YOUR TASK:
Retype, exactly as written, every line from the one containing "Continue the Blender" down to the one containing "printed cloth, with", including both, and nothing else.
START ROWS
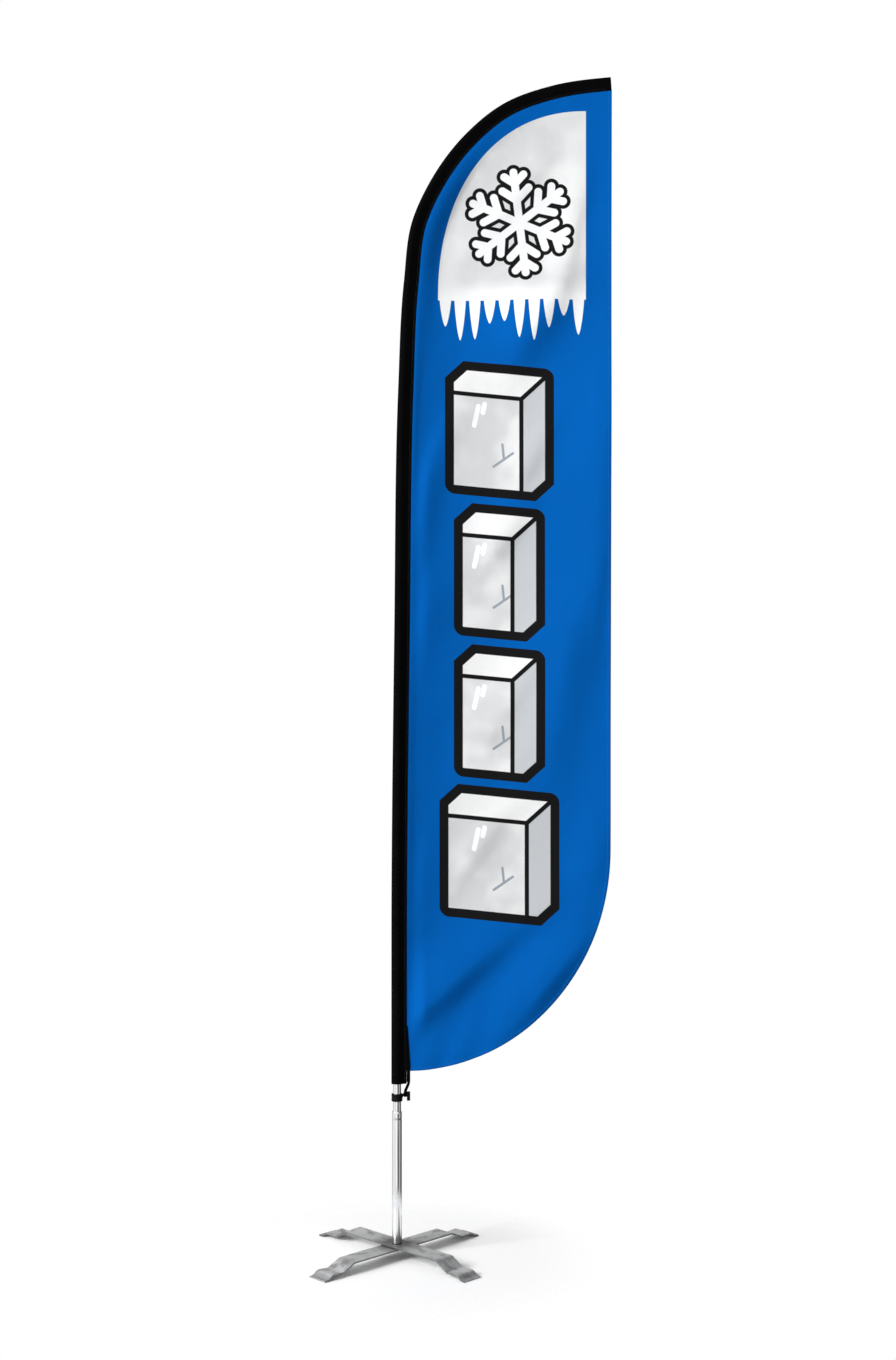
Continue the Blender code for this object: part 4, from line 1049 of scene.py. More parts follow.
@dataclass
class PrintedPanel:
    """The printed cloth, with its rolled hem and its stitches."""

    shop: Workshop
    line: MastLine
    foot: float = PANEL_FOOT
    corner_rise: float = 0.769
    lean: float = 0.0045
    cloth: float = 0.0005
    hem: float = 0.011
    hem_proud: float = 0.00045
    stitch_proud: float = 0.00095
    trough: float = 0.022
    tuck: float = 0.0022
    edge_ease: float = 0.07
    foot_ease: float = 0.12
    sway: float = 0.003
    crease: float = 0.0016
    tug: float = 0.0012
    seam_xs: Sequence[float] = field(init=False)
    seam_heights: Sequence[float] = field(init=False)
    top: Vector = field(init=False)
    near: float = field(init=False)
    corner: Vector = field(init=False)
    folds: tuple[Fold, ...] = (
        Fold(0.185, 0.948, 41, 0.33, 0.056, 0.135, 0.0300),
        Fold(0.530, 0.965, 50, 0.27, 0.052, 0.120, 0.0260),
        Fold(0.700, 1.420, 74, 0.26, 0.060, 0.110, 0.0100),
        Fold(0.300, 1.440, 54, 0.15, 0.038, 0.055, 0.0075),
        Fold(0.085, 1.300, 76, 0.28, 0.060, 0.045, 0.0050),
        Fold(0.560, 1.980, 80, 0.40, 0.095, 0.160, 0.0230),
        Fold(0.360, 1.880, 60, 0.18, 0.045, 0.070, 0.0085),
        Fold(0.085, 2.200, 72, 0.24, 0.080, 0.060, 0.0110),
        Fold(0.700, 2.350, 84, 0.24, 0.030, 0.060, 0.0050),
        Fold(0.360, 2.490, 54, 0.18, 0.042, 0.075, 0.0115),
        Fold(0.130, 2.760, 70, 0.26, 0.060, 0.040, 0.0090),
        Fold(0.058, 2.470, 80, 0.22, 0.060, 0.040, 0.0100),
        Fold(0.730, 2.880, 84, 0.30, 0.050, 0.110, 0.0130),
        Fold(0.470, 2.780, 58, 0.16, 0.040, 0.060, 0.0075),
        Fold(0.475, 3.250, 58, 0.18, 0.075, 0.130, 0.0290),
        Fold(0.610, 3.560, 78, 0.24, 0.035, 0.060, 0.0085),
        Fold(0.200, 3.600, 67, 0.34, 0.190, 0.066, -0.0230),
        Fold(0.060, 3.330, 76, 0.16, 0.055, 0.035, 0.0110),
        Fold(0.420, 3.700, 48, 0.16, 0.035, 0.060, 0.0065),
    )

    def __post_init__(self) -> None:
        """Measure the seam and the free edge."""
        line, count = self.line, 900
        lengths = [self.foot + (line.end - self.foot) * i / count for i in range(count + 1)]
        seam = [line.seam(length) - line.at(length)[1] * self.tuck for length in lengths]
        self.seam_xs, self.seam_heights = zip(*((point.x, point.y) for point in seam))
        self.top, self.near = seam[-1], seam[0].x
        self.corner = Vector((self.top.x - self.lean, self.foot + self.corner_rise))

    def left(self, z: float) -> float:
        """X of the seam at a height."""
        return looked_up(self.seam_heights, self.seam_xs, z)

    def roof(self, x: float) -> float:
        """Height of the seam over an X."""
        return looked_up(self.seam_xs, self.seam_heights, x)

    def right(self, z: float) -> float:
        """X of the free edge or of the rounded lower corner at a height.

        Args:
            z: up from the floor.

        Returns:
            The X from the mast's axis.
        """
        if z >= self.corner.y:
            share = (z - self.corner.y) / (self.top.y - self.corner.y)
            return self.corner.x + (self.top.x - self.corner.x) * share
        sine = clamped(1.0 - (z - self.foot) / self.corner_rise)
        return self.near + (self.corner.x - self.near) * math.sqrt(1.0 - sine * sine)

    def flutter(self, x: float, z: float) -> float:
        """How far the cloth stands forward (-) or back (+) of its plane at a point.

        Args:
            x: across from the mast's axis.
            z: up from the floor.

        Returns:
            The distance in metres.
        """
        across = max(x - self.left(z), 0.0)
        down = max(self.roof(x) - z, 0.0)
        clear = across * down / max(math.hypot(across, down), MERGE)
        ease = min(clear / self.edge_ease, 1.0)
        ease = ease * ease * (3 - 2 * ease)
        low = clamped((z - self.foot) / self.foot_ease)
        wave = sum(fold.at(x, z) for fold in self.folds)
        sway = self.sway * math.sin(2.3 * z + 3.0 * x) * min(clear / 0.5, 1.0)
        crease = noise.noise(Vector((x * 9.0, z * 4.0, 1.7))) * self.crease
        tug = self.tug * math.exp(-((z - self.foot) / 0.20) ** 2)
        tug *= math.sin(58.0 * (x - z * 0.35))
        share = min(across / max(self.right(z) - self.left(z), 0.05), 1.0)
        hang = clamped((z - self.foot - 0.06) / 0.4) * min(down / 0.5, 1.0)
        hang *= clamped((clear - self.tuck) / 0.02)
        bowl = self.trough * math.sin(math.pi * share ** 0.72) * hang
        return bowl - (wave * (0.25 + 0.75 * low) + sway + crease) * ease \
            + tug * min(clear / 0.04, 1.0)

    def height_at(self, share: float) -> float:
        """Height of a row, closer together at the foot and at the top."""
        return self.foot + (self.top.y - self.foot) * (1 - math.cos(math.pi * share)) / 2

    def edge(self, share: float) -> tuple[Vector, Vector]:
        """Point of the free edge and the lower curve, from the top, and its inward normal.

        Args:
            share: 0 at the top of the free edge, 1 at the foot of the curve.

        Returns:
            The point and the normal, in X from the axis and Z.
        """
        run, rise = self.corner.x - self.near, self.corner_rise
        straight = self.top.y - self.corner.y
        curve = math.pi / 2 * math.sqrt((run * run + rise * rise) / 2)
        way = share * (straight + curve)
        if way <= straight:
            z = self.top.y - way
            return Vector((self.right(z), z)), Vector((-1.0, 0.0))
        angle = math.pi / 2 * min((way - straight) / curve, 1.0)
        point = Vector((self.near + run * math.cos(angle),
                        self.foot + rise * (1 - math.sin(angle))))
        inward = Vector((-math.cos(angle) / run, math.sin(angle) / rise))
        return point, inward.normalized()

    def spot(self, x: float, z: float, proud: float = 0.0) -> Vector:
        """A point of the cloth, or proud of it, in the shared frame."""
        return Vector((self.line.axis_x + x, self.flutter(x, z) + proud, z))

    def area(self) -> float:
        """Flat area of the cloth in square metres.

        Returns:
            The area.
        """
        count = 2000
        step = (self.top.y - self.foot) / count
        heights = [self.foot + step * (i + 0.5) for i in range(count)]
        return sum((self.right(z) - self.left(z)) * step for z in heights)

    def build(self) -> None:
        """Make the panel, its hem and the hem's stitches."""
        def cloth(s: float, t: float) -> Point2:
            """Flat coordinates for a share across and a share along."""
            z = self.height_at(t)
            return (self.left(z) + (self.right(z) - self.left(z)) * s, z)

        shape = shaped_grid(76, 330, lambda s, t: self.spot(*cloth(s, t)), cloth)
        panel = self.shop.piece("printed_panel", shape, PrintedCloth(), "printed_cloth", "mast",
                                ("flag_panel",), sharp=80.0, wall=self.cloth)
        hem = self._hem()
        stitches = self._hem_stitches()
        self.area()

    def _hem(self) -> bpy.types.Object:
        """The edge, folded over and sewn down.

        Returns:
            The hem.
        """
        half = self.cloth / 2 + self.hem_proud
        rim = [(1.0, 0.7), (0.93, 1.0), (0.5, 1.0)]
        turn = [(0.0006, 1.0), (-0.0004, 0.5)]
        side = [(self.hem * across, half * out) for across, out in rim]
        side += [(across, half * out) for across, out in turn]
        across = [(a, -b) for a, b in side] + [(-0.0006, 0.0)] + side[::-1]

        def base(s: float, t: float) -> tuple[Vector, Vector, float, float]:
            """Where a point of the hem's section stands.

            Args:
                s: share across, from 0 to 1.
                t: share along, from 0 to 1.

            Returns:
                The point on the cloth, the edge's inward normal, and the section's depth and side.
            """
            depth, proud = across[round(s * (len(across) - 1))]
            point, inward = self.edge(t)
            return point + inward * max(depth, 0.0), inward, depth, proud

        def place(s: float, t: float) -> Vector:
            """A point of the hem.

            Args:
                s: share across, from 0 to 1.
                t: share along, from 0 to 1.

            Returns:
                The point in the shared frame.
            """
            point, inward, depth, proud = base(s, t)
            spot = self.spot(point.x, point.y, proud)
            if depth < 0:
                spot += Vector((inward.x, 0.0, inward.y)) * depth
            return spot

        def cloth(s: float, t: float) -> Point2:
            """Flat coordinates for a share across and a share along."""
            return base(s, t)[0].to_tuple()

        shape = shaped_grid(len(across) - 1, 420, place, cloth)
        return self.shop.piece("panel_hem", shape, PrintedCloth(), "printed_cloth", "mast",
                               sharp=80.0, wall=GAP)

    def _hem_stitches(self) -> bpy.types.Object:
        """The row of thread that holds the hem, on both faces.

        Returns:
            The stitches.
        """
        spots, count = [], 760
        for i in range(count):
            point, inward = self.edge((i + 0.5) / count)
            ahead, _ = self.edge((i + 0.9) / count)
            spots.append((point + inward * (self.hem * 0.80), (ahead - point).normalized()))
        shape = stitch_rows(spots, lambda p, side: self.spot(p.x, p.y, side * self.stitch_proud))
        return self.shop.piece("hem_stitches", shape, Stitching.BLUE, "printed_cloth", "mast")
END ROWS
START ROWS
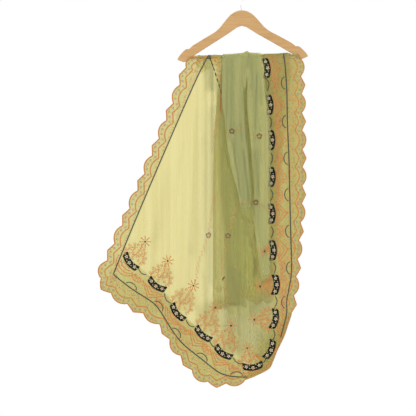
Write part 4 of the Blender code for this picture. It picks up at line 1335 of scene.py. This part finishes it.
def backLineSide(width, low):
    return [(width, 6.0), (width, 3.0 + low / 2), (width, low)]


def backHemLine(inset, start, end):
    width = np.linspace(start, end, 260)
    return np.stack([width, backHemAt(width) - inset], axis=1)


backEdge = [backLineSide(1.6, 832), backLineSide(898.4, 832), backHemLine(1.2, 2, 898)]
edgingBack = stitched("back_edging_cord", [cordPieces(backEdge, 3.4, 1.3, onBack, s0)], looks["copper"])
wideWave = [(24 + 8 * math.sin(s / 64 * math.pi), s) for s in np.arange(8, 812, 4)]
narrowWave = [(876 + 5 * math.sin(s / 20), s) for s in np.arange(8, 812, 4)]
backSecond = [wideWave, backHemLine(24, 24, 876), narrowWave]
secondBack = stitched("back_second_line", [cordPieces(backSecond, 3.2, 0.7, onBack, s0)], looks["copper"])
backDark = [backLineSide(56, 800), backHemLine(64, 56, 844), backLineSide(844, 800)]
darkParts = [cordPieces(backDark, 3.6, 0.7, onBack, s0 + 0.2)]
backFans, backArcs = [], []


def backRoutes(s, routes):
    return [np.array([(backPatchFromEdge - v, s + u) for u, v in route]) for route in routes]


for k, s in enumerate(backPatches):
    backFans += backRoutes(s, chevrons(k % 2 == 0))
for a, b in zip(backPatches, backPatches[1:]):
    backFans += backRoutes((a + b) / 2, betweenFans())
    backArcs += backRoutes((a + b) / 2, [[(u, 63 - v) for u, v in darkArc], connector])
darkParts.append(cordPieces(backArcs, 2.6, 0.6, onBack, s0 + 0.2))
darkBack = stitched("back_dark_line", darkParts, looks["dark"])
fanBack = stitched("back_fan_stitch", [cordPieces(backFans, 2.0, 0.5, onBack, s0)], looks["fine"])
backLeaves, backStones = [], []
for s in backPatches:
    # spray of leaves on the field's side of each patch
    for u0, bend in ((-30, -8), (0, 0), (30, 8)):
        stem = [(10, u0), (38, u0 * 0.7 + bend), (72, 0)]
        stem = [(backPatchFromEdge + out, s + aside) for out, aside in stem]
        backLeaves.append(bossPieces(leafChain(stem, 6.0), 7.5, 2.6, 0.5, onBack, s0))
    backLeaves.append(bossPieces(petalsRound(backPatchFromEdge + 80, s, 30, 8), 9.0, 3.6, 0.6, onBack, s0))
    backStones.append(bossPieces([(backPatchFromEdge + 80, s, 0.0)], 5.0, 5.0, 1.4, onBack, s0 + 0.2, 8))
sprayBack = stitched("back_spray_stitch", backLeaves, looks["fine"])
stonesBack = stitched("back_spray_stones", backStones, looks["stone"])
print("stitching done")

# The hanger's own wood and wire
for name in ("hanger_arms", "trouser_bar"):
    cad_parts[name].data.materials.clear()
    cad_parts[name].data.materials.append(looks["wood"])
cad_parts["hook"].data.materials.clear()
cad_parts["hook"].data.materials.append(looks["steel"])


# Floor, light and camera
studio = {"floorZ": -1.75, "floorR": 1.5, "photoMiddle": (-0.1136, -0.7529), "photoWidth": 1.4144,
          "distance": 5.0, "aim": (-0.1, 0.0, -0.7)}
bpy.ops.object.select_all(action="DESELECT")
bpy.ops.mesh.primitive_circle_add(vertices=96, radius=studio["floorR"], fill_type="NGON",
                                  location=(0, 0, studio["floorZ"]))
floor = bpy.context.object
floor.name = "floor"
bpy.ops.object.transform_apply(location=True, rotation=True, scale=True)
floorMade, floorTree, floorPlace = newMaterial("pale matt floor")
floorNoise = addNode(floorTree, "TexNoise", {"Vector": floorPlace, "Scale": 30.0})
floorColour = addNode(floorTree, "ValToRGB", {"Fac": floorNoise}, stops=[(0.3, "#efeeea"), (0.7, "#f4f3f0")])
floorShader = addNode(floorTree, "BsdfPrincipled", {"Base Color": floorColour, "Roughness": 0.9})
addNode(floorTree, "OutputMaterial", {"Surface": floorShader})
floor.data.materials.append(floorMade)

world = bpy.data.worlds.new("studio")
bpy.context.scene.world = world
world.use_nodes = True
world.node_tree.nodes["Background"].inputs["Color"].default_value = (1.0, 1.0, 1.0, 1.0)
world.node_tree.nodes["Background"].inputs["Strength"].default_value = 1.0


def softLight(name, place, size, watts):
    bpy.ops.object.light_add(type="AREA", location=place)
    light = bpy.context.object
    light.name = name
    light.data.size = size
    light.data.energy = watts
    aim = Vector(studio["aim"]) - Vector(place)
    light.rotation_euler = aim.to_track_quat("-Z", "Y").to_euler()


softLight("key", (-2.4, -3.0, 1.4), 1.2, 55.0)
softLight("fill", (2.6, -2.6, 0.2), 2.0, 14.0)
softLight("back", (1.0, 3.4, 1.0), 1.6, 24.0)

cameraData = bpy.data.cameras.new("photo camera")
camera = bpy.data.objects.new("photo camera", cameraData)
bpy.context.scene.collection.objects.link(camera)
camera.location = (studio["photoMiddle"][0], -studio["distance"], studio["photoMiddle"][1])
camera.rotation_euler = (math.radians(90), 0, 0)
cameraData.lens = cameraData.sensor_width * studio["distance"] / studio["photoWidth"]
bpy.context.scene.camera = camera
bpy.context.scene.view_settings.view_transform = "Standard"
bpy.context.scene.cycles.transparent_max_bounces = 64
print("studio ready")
END ROWS
START ROWS
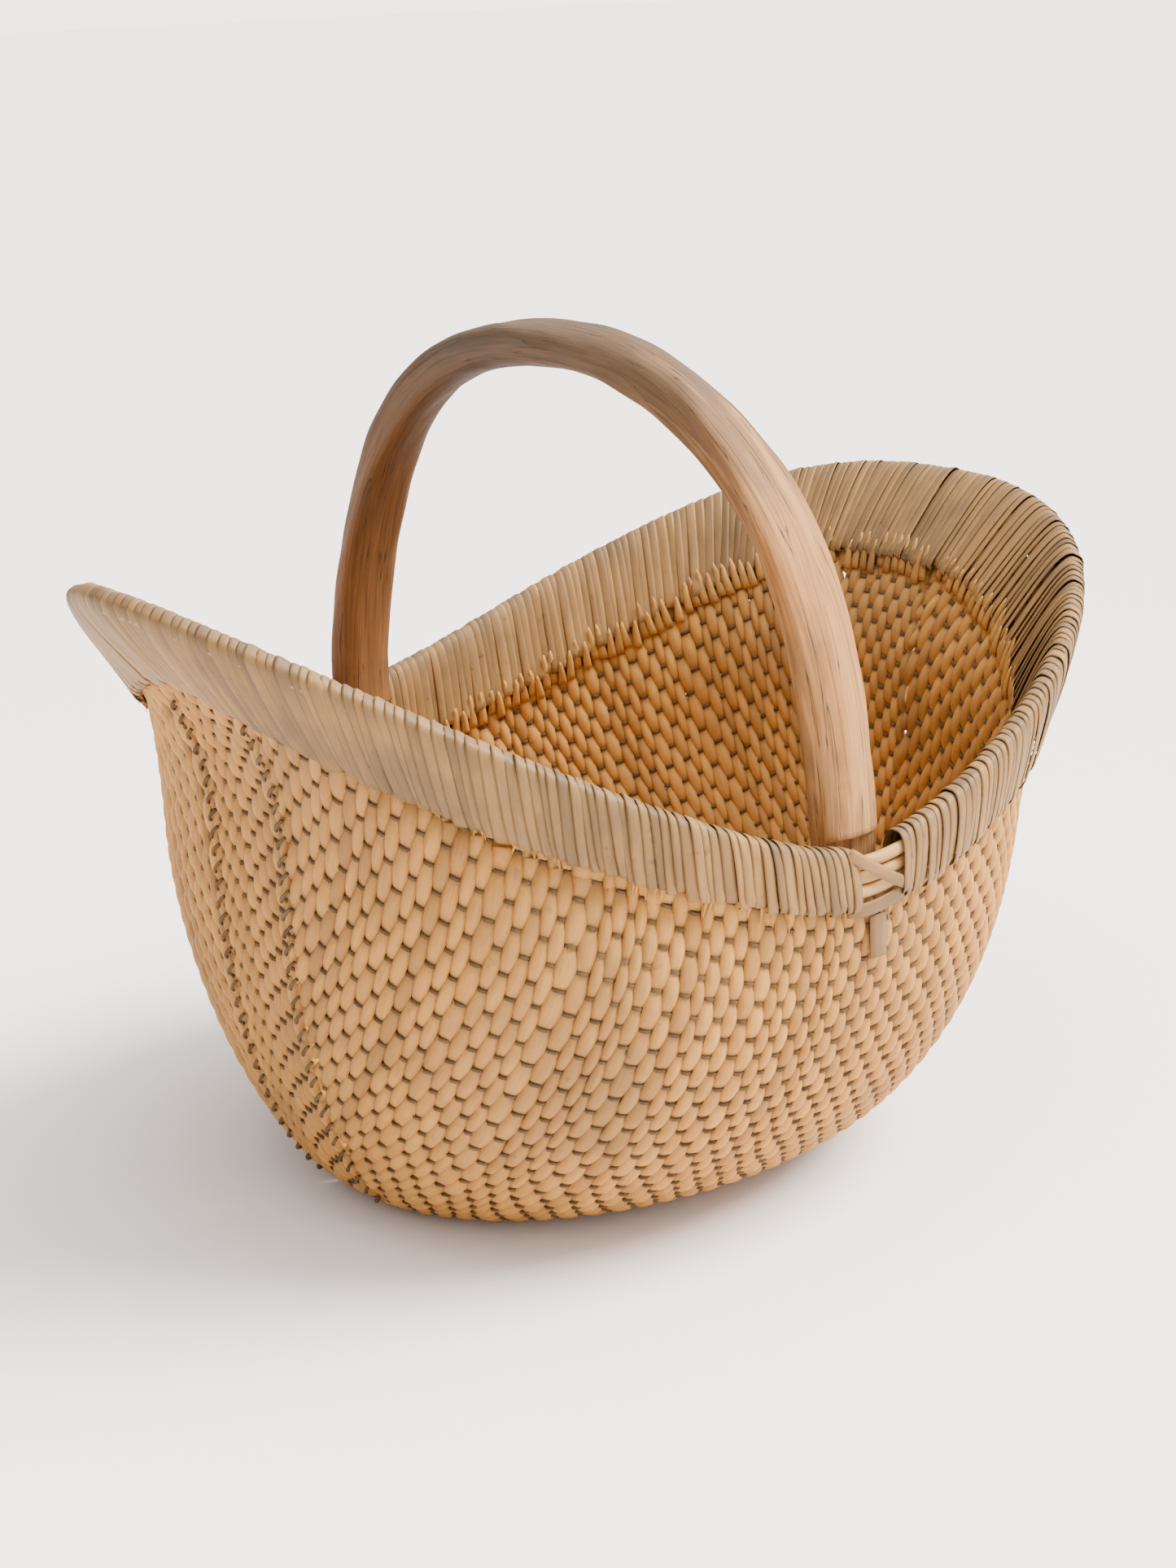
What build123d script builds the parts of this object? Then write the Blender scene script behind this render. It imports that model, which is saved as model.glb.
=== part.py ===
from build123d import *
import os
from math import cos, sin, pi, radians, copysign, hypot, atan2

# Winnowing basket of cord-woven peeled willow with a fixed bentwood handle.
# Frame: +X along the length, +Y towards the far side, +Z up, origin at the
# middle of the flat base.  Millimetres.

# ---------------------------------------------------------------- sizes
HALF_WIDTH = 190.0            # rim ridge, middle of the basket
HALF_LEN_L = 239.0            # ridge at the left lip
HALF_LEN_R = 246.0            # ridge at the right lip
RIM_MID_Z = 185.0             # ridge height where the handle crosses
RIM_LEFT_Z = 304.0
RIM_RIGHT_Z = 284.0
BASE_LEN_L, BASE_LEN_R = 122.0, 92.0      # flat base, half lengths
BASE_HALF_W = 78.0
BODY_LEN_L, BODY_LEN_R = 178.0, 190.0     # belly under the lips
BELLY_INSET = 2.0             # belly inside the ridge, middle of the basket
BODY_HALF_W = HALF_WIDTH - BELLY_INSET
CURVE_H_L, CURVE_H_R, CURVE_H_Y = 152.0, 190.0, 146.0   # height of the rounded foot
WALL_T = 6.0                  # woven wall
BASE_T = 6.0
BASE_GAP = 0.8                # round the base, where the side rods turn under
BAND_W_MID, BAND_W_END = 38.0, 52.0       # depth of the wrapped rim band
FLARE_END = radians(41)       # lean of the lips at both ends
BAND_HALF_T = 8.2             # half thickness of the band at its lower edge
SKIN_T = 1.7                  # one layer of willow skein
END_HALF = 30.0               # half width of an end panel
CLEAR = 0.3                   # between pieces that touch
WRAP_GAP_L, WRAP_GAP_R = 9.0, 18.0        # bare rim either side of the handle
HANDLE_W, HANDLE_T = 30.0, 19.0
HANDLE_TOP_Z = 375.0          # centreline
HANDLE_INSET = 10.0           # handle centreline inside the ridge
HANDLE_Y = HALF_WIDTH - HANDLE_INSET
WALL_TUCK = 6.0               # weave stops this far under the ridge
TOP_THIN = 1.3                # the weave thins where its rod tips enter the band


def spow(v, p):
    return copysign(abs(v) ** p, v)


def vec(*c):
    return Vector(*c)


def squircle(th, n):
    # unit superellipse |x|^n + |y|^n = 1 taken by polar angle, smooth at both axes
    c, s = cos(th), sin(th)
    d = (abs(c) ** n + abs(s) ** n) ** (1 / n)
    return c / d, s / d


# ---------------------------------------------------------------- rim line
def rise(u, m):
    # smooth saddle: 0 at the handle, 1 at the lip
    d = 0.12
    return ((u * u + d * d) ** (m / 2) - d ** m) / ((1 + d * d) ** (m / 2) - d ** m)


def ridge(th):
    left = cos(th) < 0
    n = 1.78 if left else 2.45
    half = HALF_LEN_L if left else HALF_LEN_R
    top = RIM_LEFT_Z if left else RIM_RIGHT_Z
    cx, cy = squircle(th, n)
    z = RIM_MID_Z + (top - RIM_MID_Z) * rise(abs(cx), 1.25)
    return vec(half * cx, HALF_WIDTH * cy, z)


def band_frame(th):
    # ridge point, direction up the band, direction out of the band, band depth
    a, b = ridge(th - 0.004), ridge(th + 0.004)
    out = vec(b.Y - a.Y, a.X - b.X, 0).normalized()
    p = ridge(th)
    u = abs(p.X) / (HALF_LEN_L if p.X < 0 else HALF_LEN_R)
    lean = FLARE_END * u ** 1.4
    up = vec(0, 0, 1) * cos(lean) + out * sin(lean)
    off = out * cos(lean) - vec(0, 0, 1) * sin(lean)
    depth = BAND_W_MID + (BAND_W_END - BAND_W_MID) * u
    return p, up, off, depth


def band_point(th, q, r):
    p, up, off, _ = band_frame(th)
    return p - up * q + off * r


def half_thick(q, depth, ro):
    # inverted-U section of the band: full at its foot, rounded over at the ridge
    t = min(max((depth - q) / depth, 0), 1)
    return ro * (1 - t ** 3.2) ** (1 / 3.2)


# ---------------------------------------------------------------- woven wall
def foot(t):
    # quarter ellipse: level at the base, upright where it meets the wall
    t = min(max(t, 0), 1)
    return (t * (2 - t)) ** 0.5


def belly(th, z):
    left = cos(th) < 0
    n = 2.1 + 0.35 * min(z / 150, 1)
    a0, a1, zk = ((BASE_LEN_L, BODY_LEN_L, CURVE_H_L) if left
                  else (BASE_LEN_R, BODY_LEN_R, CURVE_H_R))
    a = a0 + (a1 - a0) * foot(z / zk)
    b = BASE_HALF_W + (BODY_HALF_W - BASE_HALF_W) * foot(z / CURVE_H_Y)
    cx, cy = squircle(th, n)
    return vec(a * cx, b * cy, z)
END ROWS
RESULT FOR THIS TASK:
Continue the Blender code for this object: part 4, from line 1049 of scene.py. More parts follow.
@dataclass
class PrintedPanel:
    """The printed cloth, with its rolled hem and its stitches."""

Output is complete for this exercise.